With New York glittering below. The world, I am told, is full of those notes, always handwritten and lucid and spontaneous—and always correct. “The notes were the way she was intimate” with outsiders, said a friend. The only insiders, really, were her family.
THERE WAS ALWAYS IN HER A SENSE OF HISTORY AND THE SENSE THAT CHILDREN ARE watching—children are watching and history will judge us, and the things that define our times are the great actions we take, all against the odds and with a private valor of which the world will little note nor long remember. But that’s the big thing—the personal struggle, and the sense that our history day by day is forged from it. That was her intuition, and that intuition was a gift to us, for it helped produce the walk down the broad avenues of Washington that day when her heart was broken.
She was one sweet and austere tune. Her family arranged a private funeral, and that of course is what she’d want and that is what is fitting. But I know how I wish she would be buried.

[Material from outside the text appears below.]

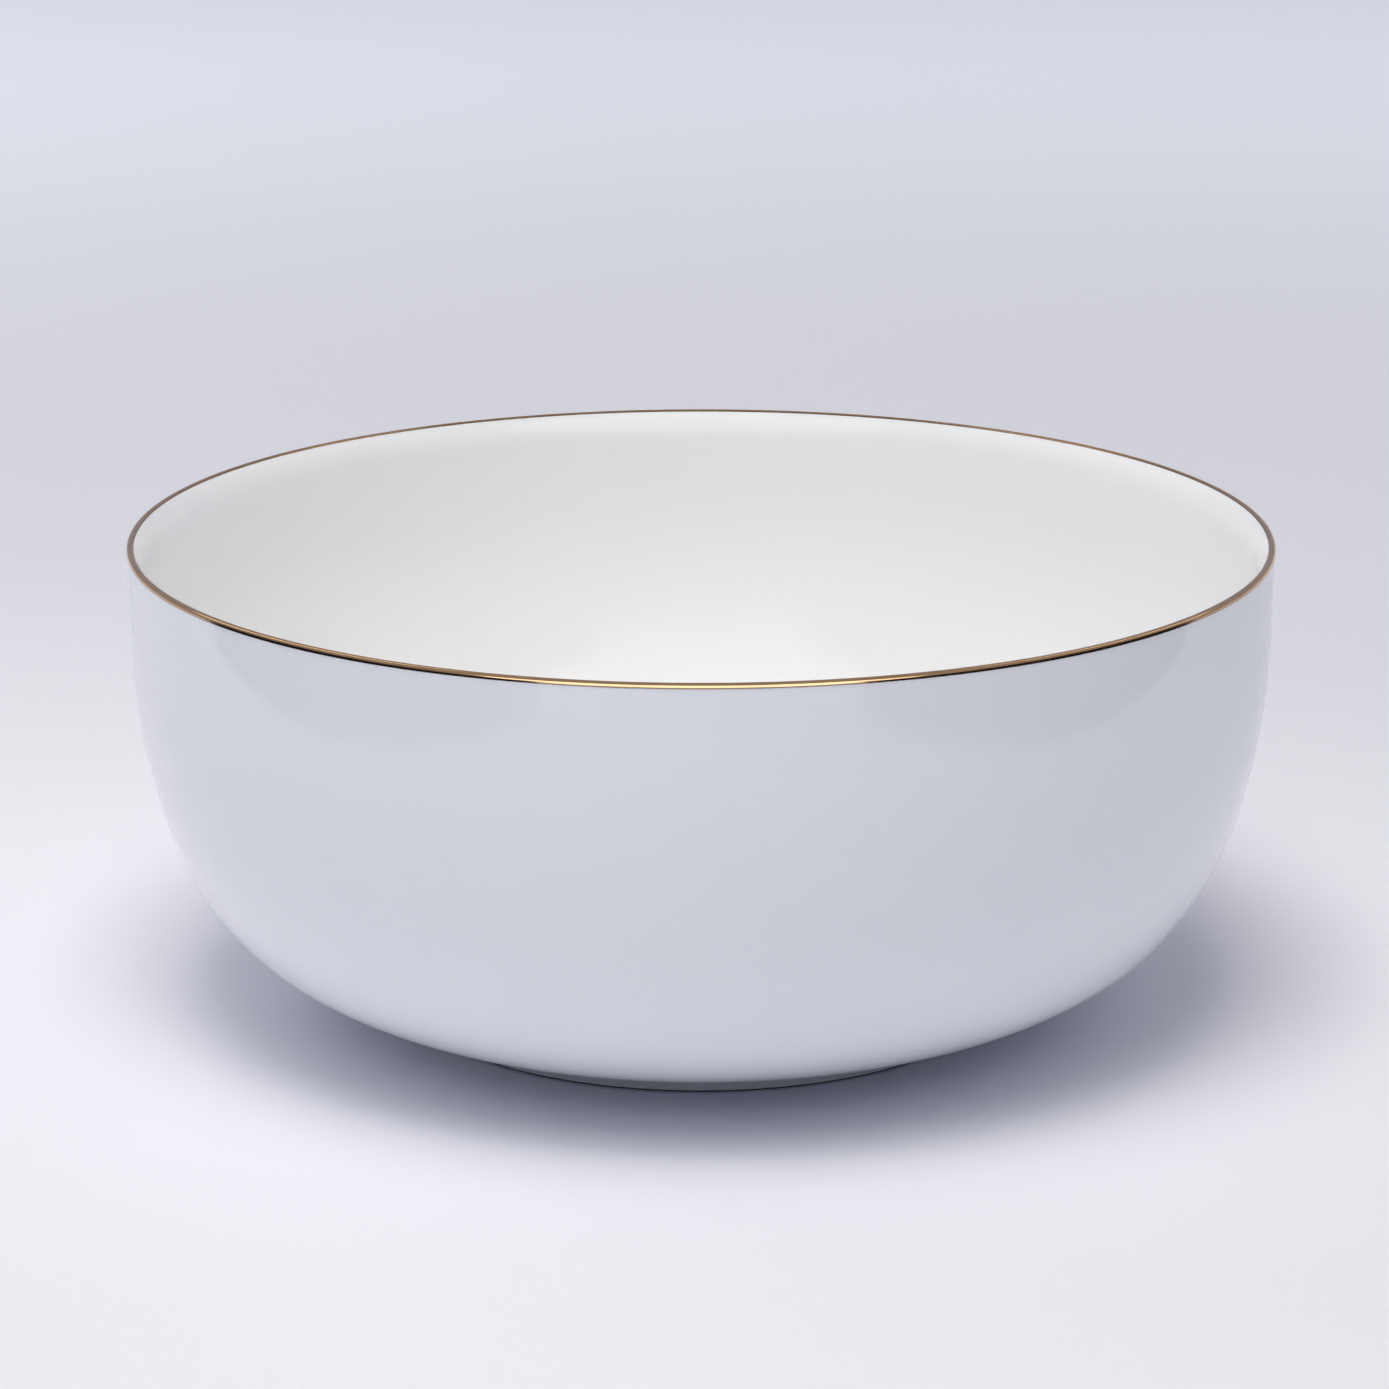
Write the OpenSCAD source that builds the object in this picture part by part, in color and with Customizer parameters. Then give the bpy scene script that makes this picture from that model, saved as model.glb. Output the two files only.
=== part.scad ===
// Round porcelain serving bowl with a steep wall, a full belly, a low foot ring
// and a gilded lip. Millimetres, +Z up, origin at the centre of the face that
// the foot ring stands on. Every section is drawn with the radius along X and
// the height along Y, and is then turned about the Z axis.

/* [Overall] */
// Outside diameter over the gilded lip
rim_d = 240; // [190:1:300]
// Height from the table to the top of the gilded lip
overall_h = 101.6; // [84:0.2:140]

/* [Wall] */
// Thickness of the finished wall and floor, glaze included
wall_t = 3.4; // [2.6:0.1:5]
// Lean of the upper wall from upright, in degrees
wall_lean = 1.1; // [0:0.1:4]
// Radius of the half-round lip
lip_r = 0.9; // [0.7:0.05:1.3]
// Height below the lip over which the inside of the wall thins
thinning_h = 8; // [6:0.5:24]

/* [Belly] */
// Radius of the arc that starts the belly under the upper wall
upper_arc_r = 130; // [100:1:160]
// Turn of that arc, in degrees
upper_arc_turn = 15.5; // [10:0.1:18]
// Radius of the arc through the fullest part of the belly
belly_arc_r = 66; // [50:1:80]
// Turn of that arc, in degrees
belly_arc_turn = 22; // [18:0.1:30]
// Radius of the tight arc where the belly turns under
turn_arc_r = 38; // [20:1:50]
// Turn of that arc, in degrees
turn_arc_turn = 14; // [6:0.1:18]
// Radius of the shallow arc that runs in to the flat base
under_arc_r = 60; // [45:1:80]

/* [Foot] */
// Outside diameter of the glazed foot ring
foot_d = 128.5; // [100:0.5:160]
// Height of the flat base above the table
foot_h = 4.3; // [4.2:0.1:8]
// Width of the glazed foot ring
foot_w = 4.6; // [3.6:0.1:8]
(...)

I wish we could take her, in the city she loved or the capital she graced, and put a flag on her coffin and the coffin on a catafalque, and march it down a great avenue, with an honor guard and a horse that kicks, as Black Jack did, and muffled drums. I wish we could go and honor her, those of us who were children when she was in the White House, and our parents who wept that weekend long ago, and our children who have only a child’s sense of who and what she was. I wish we could stand on the sidewalk as the caisson passes, and take off our hat, and explain to our sons and daughters and say, “That is a patriot passing by.” I wish I could see someone’slittle boy, in a knee-length coat, lift his arm and salute.